Around here we call it agricultural lime. And it is known for ph balance in soil. But also will repel insects and kill others. I've used it in the past to radicate fleas and chiggers, but that was pre-bees. I've found info that says for the garden and it won't kill bees, but never lists sources or actual information regarding why, and I've read articles that only report inconclusive. Lime put in an old sock and then beat on your shoes and ankles will prevent ticks from crawling up your legs while working on your bees. That I know for sure. I will say though, down here, I have more ticks when I have had more deer the season prior. The animals usually bring in the ticks. I would wander what animal is delivering ticks around your hives. I started a flock of Guineas to free range. Guineas love ticks. Maybe they could help out your apiary. If you aren't in the city.


----------



## Harley Craig (Sep 18, 2012)

I have had over 100 ticks on me this yr, and they were all crawling not a single one imbedded and it's been that way every since I started eating garlic on pretty much a daily basis.


----------



## nschomer (Mar 14, 2014)

Number one thing I've found that keeps the numbers down is being sure you get all the leaf litter up in the fall (and rake it back from the used part of your property if you border on unmanaged woods/scrub). Worst year we've had by far was when we had a surprise October snowstorm before I had a chance to fully clean up the yard, and leaves sat there under the snow, the following year was horrendous. Also if you can control the mouse population, this seems to be the dominant vector for lyme carrying ticks (deer mice particularly, the ones with the white underbellies).


----------



## nschomer (Mar 14, 2014)

Also, if you can do anything to lure opossums to your property, they will roam through your scrubbrush, picking up ticks and then cleaning themselves, eating the ticks in the process.


----------



## snapper1d (Apr 8, 2011)

I have found that I can mow everything I need to spray for ticks.Then I will spray.After mowing there will be nothing flowering and the bees will get nothing.No bees killed! Be sure not to spray nothing flowering


----------



## AdamBeal (Aug 28, 2013)

Last year I had a terrible time with ticks on my 3 acres. Between my wife, son and I we probably pulled 60 embedded ticks and many more crawlers. I knew something had to be done and started planning it last fall. I got 6 guineas and 10 chickens. The guineas didn't work out and they were the biggest mistake I have made. The noise they made kept us up every night. 2 were eaten by predators, 1 was eaten by us, another I shot in the middle of the night in a blind rage with a shotgun during one of many noisy guinea call episodes (only animal I have ever killed purely out of anger). We still have one left his name is Winfred and he is a survivor. He doesn't make much noise by himself or he adapted after seeing the fate of his buddies I am not sure. The 10 chickens we started letting free range (during the day) with the 1 remaining guinea this spring and the effect of those 11 birds seems to have done the trick. We went from 60 ticks last year down to < 10 all year this year it was a huge remarkable difference. It could have been weather difference between this year and last had an impact also but all the chickens was the only thing I changed. I consider the tick problem we had pretty much solved by poultry in my case. The next thing I was going to try if the poultry hadn't worked out was a series of "tick tubes". Search for that on youtube you will be happy you did.


----------



## The General (Apr 22, 2014)

Chickens and guineas have cut down the tick/chigger population on my farm by leaps and bounds. The woods that they don't go in are still loaded and any journey into them will have you coming in after you are done and doing a tick check.
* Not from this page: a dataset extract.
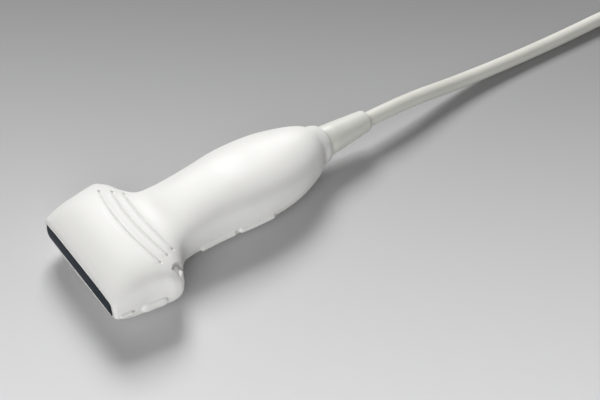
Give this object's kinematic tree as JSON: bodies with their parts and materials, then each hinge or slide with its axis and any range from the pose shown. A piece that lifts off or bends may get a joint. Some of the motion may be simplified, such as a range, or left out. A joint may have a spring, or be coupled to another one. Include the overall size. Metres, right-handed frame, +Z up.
{
  "type": "ultrasound transducer probe",
  "caption": "Linear-array ultrasound probe with a wide flat lens, waisted grip, tapered strain relief, round cable and a quarter-turn locking connector.",
  "frame": {"origin": "on the table under the middle of the probe, half-way between the lens's front and the strain relief's tip", "axes": "+X along the probe from the lens to the cable, +Y across the probe, +Z up from the table that the probe lies on"},
  "size_m": [0.5391, 0.0652, 0.0514],
  "materials": {
    "housing": "satin",
    "lens": "smooth matt",
    "relief": "matt",
    "cable": "matt",
    "strap": "woven",
    "carrier": "matt",
    "matching": "matt",
    "ceramic": "fired, silvered",
    "backing": "matt, loaded resin",
    "flex": "film",
    "board": "solder mask",
    "header": "matt",
    "cores": "bundle",
    "ferrule": "plain",
    "anchor": "plain",
    "connector_cover": "fine texture",
    "plated_metal": "plated, satin",
    "insulator": "matt",
    "contact": "gold plated",
    "lock_steel": "turned",
    "knob": "satin",
    "bush": "plain"
  },
  "bodies": {
    "probe": {"acoustic_lens": "lens", "anchor_plate": "anchor", "array_carrier": "carrier", "backing_block": "backing", "cable_hank": "cable", "cable_headers": "header", "cable_lead": "cable", "cable_tail": "cable", "connector_board": "board", "connector_cores": "cores", "connector_crimp": "ferrule", "connector_header": "header", "connector_lower_cover": "connector_cover", "connector_strain_relief": "relief", "connector_upper_cover": "connector_cover", "contact_block": "insulator", "contact_shell": "plated_metal", "contacts": "contact", "core_bundle": "cores", "cover_screws": "lock_steel", "crimp_ferrule": "ferrule", "hank_straps": "strap", "interconnect_board": "board", "lower_flex": "flex", "lower_shell": "housing", "matching_layer": "matching", "piezo_array": "ceramic", "shaft_bush": "bush", "strain_relief": "relief", "upper_flex": "flex", "upper_shell": "housing"},
    "lock": {"lock_shaft": "lock_steel", "lock_knob": "knob", "knob_screw": "lock_steel"}
  },
  "joints": [
    {"name": "lock_turn", "type": "hinge", "parent": "probe", "child": "lock", "pos_m": [0.4357, -0.0047, 0.03], "axis": [0, 0, 1], "range_deg": [0, 90]}
  ]
}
They are free range during the day and they can patrol all the yards/pastures they please, but at night they must be locked up due to predators and the like. As for the guineas and the noise, on the nights we forget to close the door to their pen, they let us know by squawking up a storm. But when the doors are closed and they are safe inside, they make virtually no noise at all during the night. Probably something to do with warning calls for predators and such. Our A-frame for them is 100 feet from the back porch.

The upside and downside of free range birds on your lawn is the free fertilizer that they drop everywhere. The problem is they drop it everywhere and it usually ends up on your shoes.

Also, ticks love tall grass that they can hide in and be protected by while they wait for targets to come by. Keeping the grass cut short around where your kids play will make a very noticeable difference.


----------



## theriverhawk (Jun 5, 2009)

I have a yard that is a true tick machine. I now spray my shoes and pants legs each time. Not a tick since starting the spray.


----------